Preserving metadata and chain of custody
For compliance or legal discovery:
- Prefer formats that preserve timestamps, sender/recipient metadata (CSV with metadata columns, PST, or EML).
- Keep a checksum or hash of exported files (e.g., SHA-256) to prove integrity.
- Document export actions: who exported, when, which filters were used.
- Work from copies of archives to avoid altering original evidence.
Bulk export workflow (recommended)
- Create a working copy of the archive files.
- Open the viewer and apply filters (date range, participants).
- Run a search to verify the filter returns expected results.
- Use the viewer’s bulk export function; choose a format that retains needed metadata.
- Verify a sample of exported files for completeness (messages, timestamps, attachments).
- Compute hashes and store an export manifest describing the operation.
Common issues and fixes
- No search results: verify you pointed the viewer at the correct archive and that indexing is complete. Try searching broader terms or removing date filters.
- Missing attachments: confirm the viewer has access to attachment storage and that attachments were archived. Check permissions.
- Corrupt PST/archive: use repair tools (scanpst.exe for PSTs) or restore from backup.
- Exports truncated or malformed: try a different export format or update the viewer to the latest version.
Performance tips
- Enable indexing if available.
- Work with copies of large PSTs or split archives into smaller files.
- Close other heavy applications (Outlook scanning large PSTs can slow things down).
- Export in batches rather than all at once for very large datasets.
Security and privacy considerations
- Store exported conversations in encrypted storage if they contain sensitive data.
- Limit access to exported files and keep logs of who accessed them.
- Delete exports securely when no longer needed.
Troubleshooting checklist
- Confirm file paths and permissions.
- Verify viewer version and update if necessary.
- Ensure supporting software (Outlook/MAPI) is installed if required.
- Test search with known messages to confirm functionality.

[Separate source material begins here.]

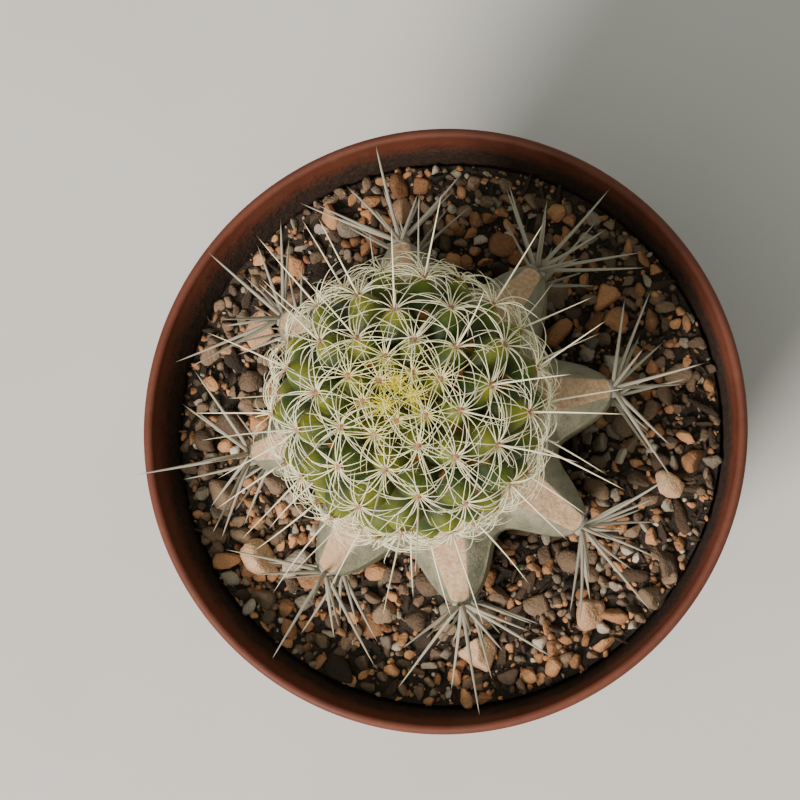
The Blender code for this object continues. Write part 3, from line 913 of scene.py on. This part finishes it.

- If crashes occur, check for corrupted archives and try repairing them.
Summary
Searching and exporting with OCS IM Archive Viewer involves indexing or loading archives, using keyword/date/participant filters, reviewing results, and choosing appropriate export formats (CSV, PDF, PST, etc.) depending on needs. For compliance, preserve metadata and document the export process. When handling large archives, use indexing and batch exports to maintain performance.